Rows from a 3D modeling dataset:
------
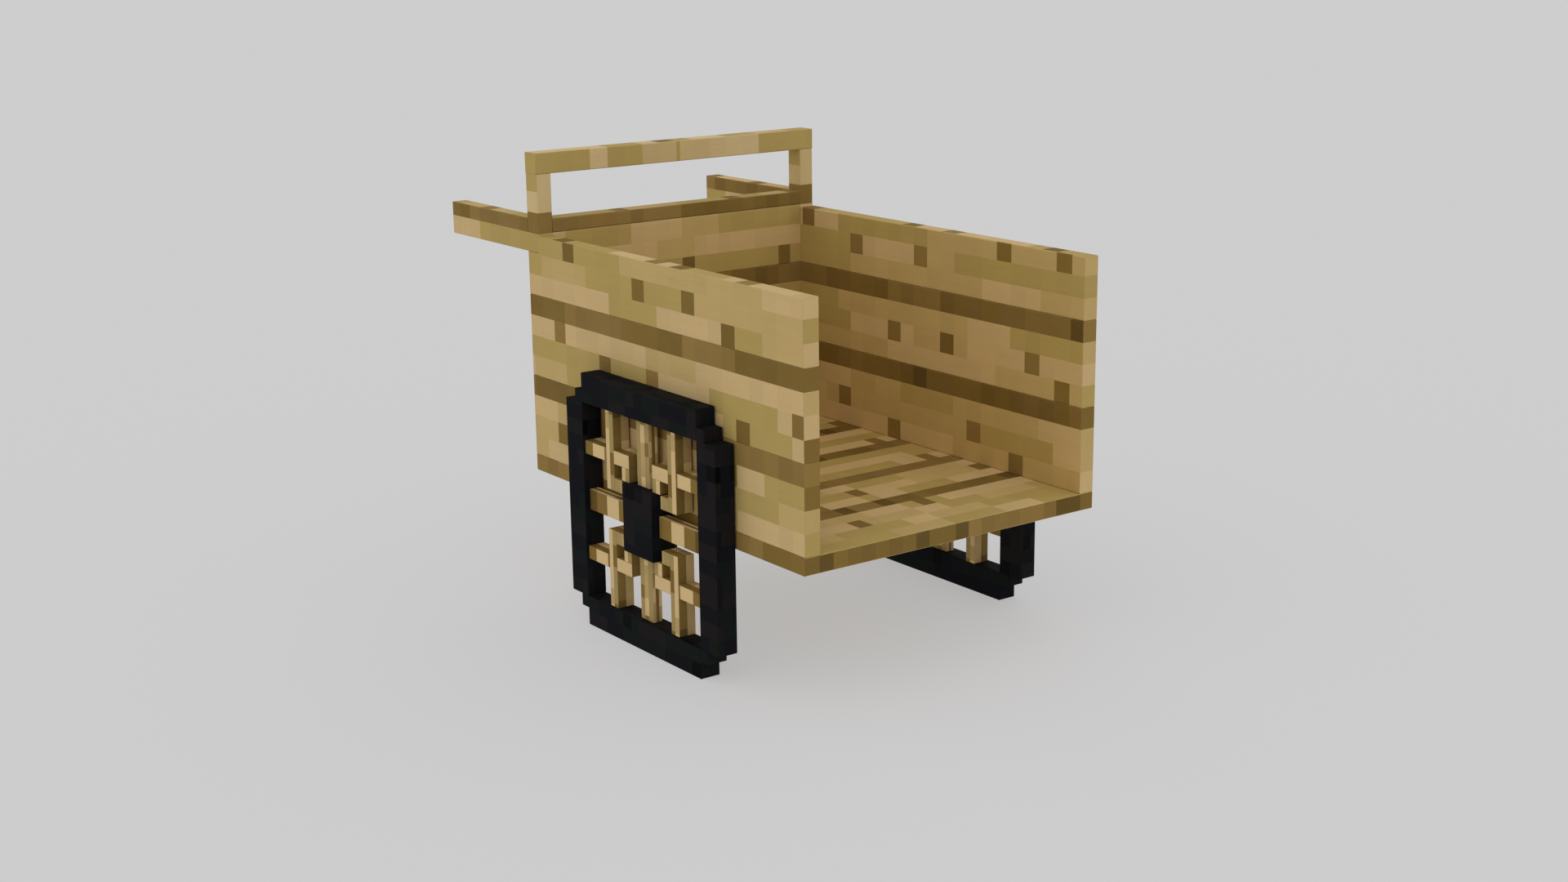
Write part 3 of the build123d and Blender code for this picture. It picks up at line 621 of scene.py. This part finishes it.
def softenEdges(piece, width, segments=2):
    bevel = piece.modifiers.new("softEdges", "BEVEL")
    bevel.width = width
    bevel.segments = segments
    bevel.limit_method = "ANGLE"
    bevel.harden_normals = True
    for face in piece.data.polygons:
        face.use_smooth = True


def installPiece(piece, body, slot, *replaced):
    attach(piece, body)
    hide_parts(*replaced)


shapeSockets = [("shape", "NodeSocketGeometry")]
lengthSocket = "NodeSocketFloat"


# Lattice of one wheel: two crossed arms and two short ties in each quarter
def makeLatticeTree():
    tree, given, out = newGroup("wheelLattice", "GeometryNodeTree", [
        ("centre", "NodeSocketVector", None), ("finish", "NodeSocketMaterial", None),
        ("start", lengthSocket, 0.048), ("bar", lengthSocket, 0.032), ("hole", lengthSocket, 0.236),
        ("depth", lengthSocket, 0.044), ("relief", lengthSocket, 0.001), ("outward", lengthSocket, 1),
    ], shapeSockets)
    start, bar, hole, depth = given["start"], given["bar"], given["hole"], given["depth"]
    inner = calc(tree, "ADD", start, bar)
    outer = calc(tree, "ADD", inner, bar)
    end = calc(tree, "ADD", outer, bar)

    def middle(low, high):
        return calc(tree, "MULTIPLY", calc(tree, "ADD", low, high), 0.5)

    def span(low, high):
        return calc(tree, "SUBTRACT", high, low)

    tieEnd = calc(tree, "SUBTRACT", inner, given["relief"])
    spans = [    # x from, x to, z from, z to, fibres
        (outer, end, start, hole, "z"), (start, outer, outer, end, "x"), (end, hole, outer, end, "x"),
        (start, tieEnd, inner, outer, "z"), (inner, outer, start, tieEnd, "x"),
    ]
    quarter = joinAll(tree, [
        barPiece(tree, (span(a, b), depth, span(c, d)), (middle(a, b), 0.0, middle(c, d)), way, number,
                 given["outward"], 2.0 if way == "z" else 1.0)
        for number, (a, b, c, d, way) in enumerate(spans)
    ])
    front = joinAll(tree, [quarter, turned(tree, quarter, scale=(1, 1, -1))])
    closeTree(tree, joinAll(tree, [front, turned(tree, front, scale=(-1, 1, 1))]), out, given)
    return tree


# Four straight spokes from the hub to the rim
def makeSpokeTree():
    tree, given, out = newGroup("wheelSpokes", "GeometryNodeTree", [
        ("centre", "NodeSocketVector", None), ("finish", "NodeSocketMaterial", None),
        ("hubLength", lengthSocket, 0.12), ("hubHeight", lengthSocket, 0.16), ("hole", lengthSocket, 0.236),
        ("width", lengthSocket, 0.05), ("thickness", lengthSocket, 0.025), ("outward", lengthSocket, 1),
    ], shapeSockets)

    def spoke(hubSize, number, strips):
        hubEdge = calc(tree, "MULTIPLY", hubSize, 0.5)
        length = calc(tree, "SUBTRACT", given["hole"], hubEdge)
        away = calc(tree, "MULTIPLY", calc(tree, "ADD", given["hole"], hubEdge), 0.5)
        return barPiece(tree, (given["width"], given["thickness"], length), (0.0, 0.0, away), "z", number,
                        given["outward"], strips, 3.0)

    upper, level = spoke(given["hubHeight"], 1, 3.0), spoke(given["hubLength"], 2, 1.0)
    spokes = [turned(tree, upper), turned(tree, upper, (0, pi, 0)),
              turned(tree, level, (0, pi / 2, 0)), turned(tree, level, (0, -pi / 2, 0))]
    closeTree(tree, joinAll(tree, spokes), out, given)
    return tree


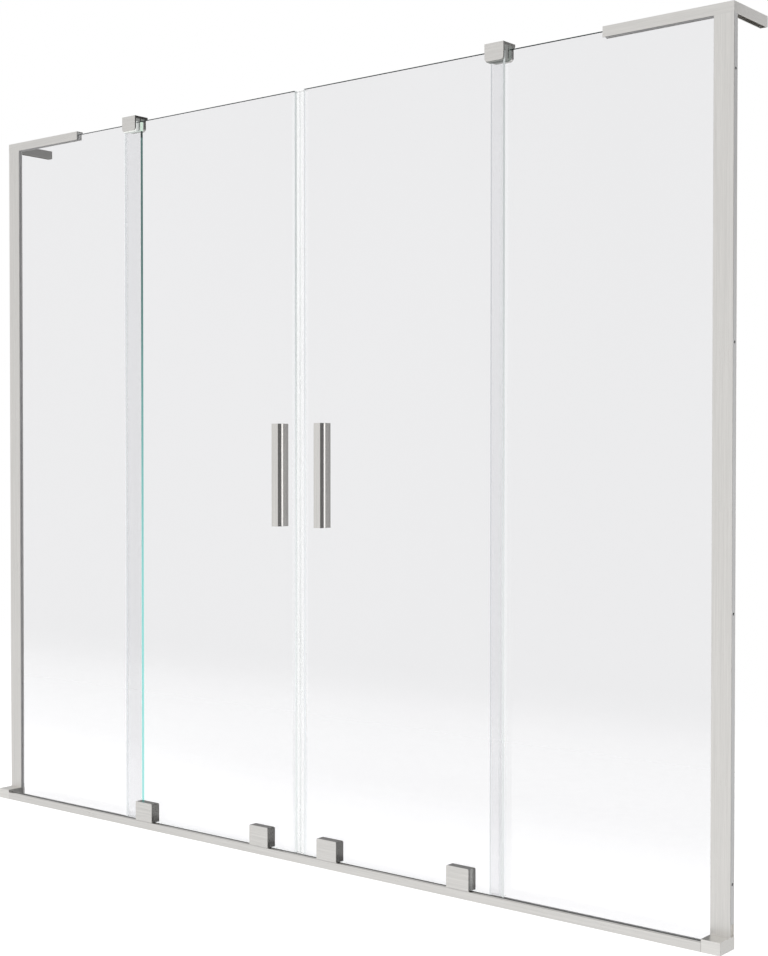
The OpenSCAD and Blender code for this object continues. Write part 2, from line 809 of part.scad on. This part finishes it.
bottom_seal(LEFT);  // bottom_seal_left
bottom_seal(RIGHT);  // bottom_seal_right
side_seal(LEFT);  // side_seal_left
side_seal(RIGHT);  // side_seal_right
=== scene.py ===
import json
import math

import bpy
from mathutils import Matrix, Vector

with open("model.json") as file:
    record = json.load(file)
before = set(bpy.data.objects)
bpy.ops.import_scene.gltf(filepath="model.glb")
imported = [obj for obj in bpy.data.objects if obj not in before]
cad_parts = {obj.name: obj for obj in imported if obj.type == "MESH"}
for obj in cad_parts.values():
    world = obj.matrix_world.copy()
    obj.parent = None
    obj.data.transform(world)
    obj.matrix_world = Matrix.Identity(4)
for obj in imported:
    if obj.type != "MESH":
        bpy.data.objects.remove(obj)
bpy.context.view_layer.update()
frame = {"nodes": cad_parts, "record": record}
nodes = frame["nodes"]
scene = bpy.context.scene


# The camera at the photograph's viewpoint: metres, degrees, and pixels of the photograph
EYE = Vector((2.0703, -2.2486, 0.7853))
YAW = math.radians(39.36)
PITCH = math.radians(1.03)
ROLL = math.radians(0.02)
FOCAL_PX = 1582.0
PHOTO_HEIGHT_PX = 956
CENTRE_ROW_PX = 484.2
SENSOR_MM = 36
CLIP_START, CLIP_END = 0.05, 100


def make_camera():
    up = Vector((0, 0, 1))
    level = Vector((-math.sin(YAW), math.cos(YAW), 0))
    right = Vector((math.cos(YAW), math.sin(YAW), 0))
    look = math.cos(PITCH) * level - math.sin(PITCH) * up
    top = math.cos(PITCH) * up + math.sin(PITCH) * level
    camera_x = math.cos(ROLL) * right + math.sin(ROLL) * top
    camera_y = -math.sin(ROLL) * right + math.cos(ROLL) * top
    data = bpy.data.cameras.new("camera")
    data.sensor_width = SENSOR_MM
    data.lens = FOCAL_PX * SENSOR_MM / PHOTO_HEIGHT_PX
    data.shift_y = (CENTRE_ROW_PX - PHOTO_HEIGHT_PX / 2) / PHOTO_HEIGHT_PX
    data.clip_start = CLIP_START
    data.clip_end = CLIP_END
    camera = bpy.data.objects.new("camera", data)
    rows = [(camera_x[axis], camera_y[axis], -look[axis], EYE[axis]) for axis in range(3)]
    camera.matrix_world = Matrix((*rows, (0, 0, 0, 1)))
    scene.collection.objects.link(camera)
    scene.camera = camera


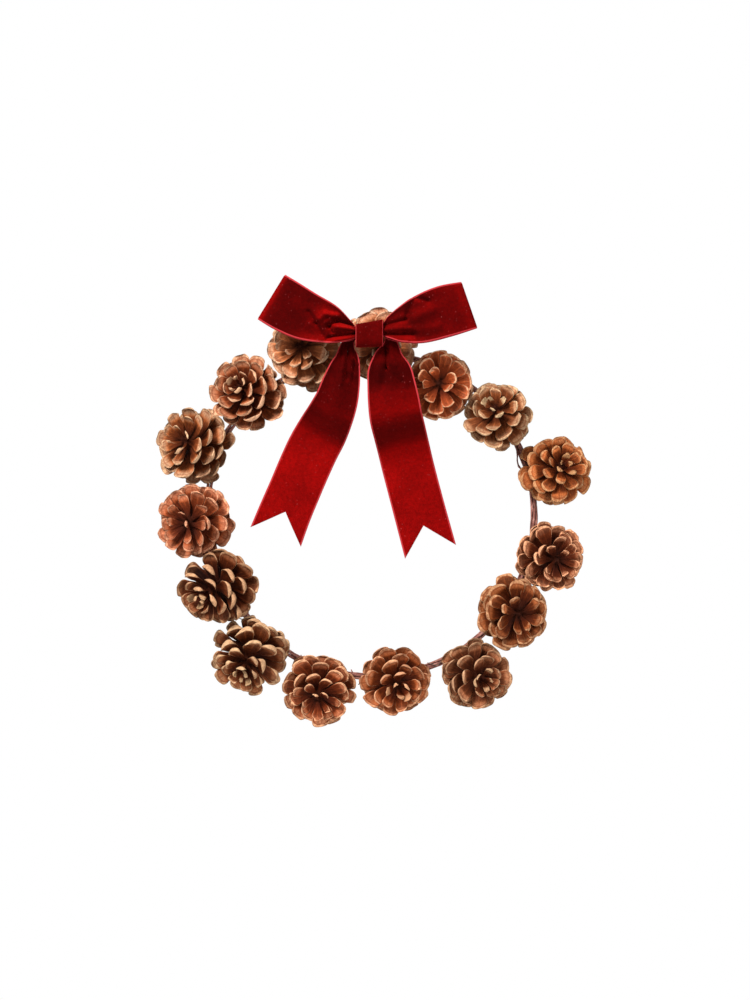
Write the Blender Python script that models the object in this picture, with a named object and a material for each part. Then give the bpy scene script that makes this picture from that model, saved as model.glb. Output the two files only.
------
▶ Directions for this task: Repeat the records above exactly, from the first line to the last.

▶ Task answer:
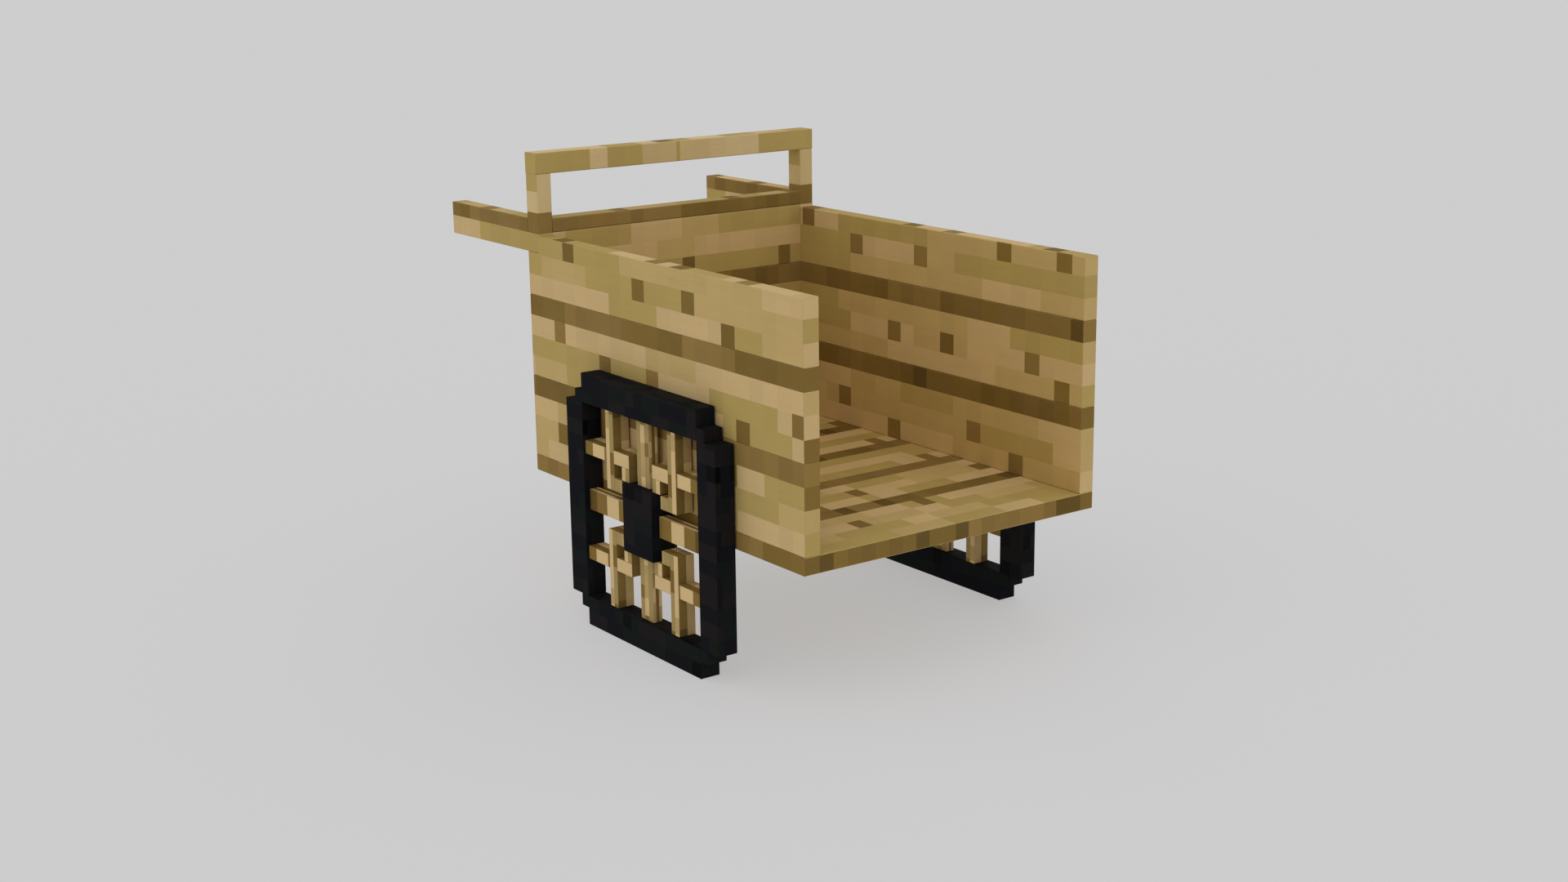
Write part 3 of the build123d and Blender code for this picture. It picks up at line 621 of scene.py. This part finishes it.
def softenEdges(piece, width, segments=2):
    bevel = piece.modifiers.new("softEdges", "BEVEL")
    bevel.width = width
    bevel.segments = segments
    bevel.limit_method = "ANGLE"
    bevel.harden_normals = True
    for face in piece.data.polygons:
        face.use_smooth = True


def installPiece(piece, body, slot, *replaced):
    attach(piece, body)
    hide_parts(*replaced)


shapeSockets = [("shape", "NodeSocketGeometry")]
lengthSocket = "NodeSocketFloat"


# Lattice of one wheel: two crossed arms and two short ties in each quarter
def makeLatticeTree():
    tree, given, out = newGroup("wheelLattice", "GeometryNodeTree", [
        ("centre", "NodeSocketVector", None), ("finish", "NodeSocketMaterial", None),
        ("start", lengthSocket, 0.048), ("bar", lengthSocket, 0.032), ("hole", lengthSocket, 0.236),
        ("depth", lengthSocket, 0.044), ("relief", lengthSocket, 0.001), ("outward", lengthSocket, 1),
    ], shapeSockets)
    start, bar, hole, depth = given["start"], given["bar"], given["hole"], given["depth"]
    inner = calc(tree, "ADD", start, bar)
    outer = calc(tree, "ADD", inner, bar)
    end = calc(tree, "ADD", outer, bar)

    def middle(low, high):
        return calc(tree, "MULTIPLY", calc(tree, "ADD", low, high), 0.5)

    def span(low, high):
        return calc(tree, "SUBTRACT", high, low)

    tieEnd = calc(tree, "SUBTRACT", inner, given["relief"])
    spans = [    # x from, x to, z from, z to, fibres
        (outer, end, start, hole, "z"), (start, outer, outer, end, "x"), (end, hole, outer, end, "x"),
        (start, tieEnd, inner, outer, "z"), (inner, outer, start, tieEnd, "x"),
    ]
    quarter = joinAll(tree, [
        barPiece(tree, (span(a, b), depth, span(c, d)), (middle(a, b), 0.0, middle(c, d)), way, number,
                 given["outward"], 2.0 if way == "z" else 1.0)
        for number, (a, b, c, d, way) in enumerate(spans)
    ])
    front = joinAll(tree, [quarter, turned(tree, quarter, scale=(1, 1, -1))])
    closeTree(tree, joinAll(tree, [front, turned(tree, front, scale=(-1, 1, 1))]), out, given)
    return tree


# Four straight spokes from the hub to the rim
def makeSpokeTree():
    tree, given, out = newGroup("wheelSpokes", "GeometryNodeTree", [
        ("centre", "NodeSocketVector", None), ("finish", "NodeSocketMaterial", None),
        ("hubLength", lengthSocket, 0.12), ("hubHeight", lengthSocket, 0.16), ("hole", lengthSocket, 0.236),
        ("width", lengthSocket, 0.05), ("thickness", lengthSocket, 0.025), ("outward", lengthSocket, 1),
    ], shapeSockets)

    def spoke(hubSize, number, strips):
        hubEdge = calc(tree, "MULTIPLY", hubSize, 0.5)
        length = calc(tree, "SUBTRACT", given["hole"], hubEdge)
        away = calc(tree, "MULTIPLY", calc(tree, "ADD", given["hole"], hubEdge), 0.5)
        return barPiece(tree, (given["width"], given["thickness"], length), (0.0, 0.0, away), "z", number,
                        given["outward"], strips, 3.0)

    upper, level = spoke(given["hubHeight"], 1, 3.0), spoke(given["hubLength"], 2, 1.0)
    spokes = [turned(tree, upper), turned(tree, upper, (0, pi, 0)),
              turned(tree, level, (0, pi / 2, 0)), turned(tree, level, (0, -pi / 2, 0))]
    closeTree(tree, joinAll(tree, spokes), out, given)
    return tree


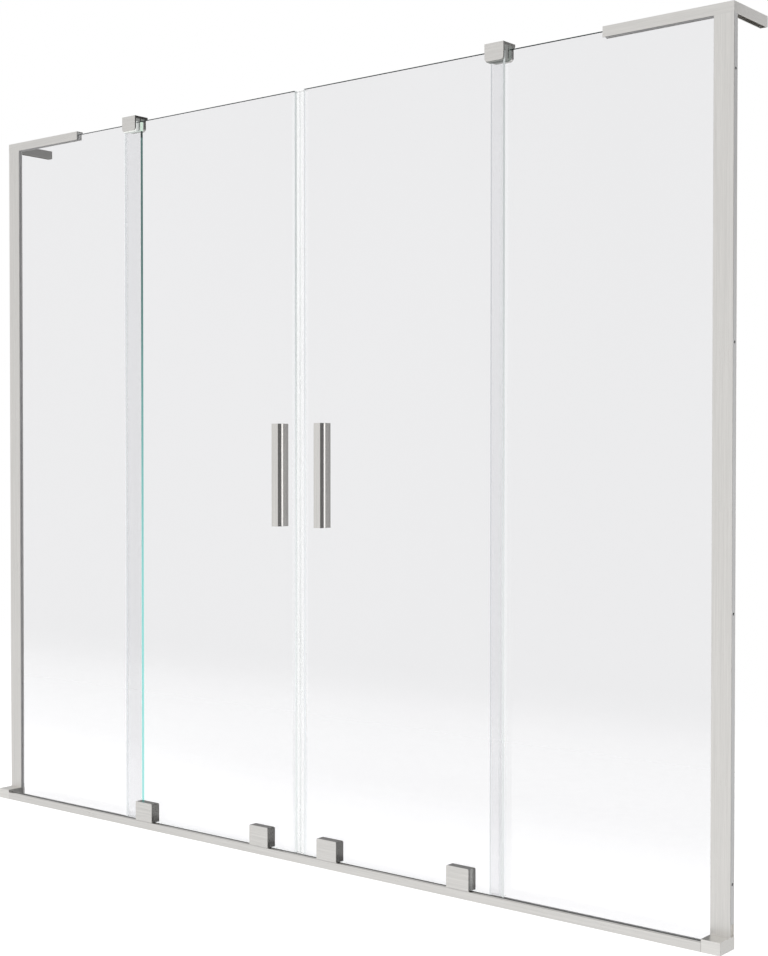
The OpenSCAD and Blender code for this object continues. Write part 2, from line 809 of part.scad on. This part finishes it.
bottom_seal(LEFT);  // bottom_seal_left
bottom_seal(RIGHT);  // bottom_seal_right
side_seal(LEFT);  // side_seal_left
side_seal(RIGHT);  // side_seal_right
=== scene.py ===
import json
import math

import bpy
from mathutils import Matrix, Vector

with open("model.json") as file:
    record = json.load(file)
before = set(bpy.data.objects)
bpy.ops.import_scene.gltf(filepath="model.glb")
imported = [obj for obj in bpy.data.objects if obj not in before]
cad_parts = {obj.name: obj for obj in imported if obj.type == "MESH"}
for obj in cad_parts.values():
    world = obj.matrix_world.copy()
    obj.parent = None
    obj.data.transform(world)
    obj.matrix_world = Matrix.Identity(4)
for obj in imported:
    if obj.type != "MESH":
        bpy.data.objects.remove(obj)
bpy.context.view_layer.update()
frame = {"nodes": cad_parts, "record": record}
nodes = frame["nodes"]
scene = bpy.context.scene


# The camera at the photograph's viewpoint: metres, degrees, and pixels of the photograph
EYE = Vector((2.0703, -2.2486, 0.7853))
YAW = math.radians(39.36)
PITCH = math.radians(1.03)
ROLL = math.radians(0.02)
FOCAL_PX = 1582.0
PHOTO_HEIGHT_PX = 956
CENTRE_ROW_PX = 484.2
SENSOR_MM = 36
CLIP_START, CLIP_END = 0.05, 100


def make_camera():
    up = Vector((0, 0, 1))
    level = Vector((-math.sin(YAW), math.cos(YAW), 0))
    right = Vector((math.cos(YAW), math.sin(YAW), 0))
    look = math.cos(PITCH) * level - math.sin(PITCH) * up
    top = math.cos(PITCH) * up + math.sin(PITCH) * level
    camera_x = math.cos(ROLL) * right + math.sin(ROLL) * top
    camera_y = -math.sin(ROLL) * right + math.cos(ROLL) * top
    data = bpy.data.cameras.new("camera")
    data.sensor_width = SENSOR_MM
    data.lens = FOCAL_PX * SENSOR_MM / PHOTO_HEIGHT_PX
    data.shift_y = (CENTRE_ROW_PX - PHOTO_HEIGHT_PX / 2) / PHOTO_HEIGHT_PX
    data.clip_start = CLIP_START
    data.clip_end = CLIP_END
    camera = bpy.data.objects.new("camera", data)
    rows = [(camera_x[axis], camera_y[axis], -look[axis], EYE[axis]) for axis in range(3)]
    camera.matrix_world = Matrix((*rows, (0, 0, 0, 1)))
    scene.collection.objects.link(camera)
    scene.camera = camera


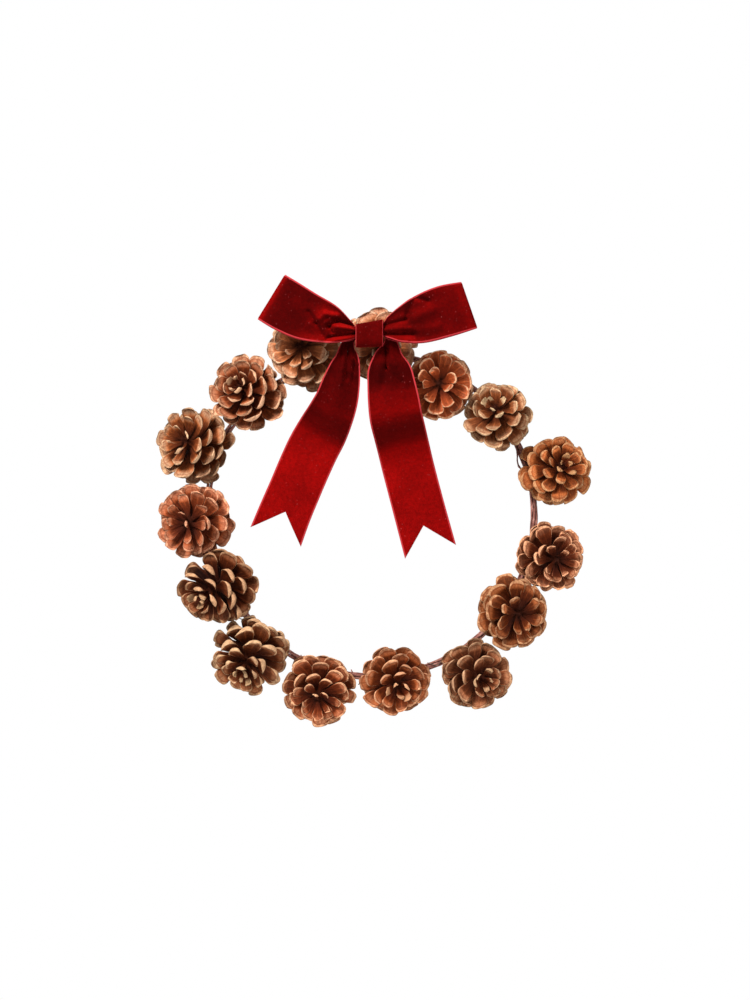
Write the Blender Python script that models the object in this picture, with a named object and a material for each part. Then give the bpy scene script that makes this picture from that model, saved as model.glb. Output the two files only.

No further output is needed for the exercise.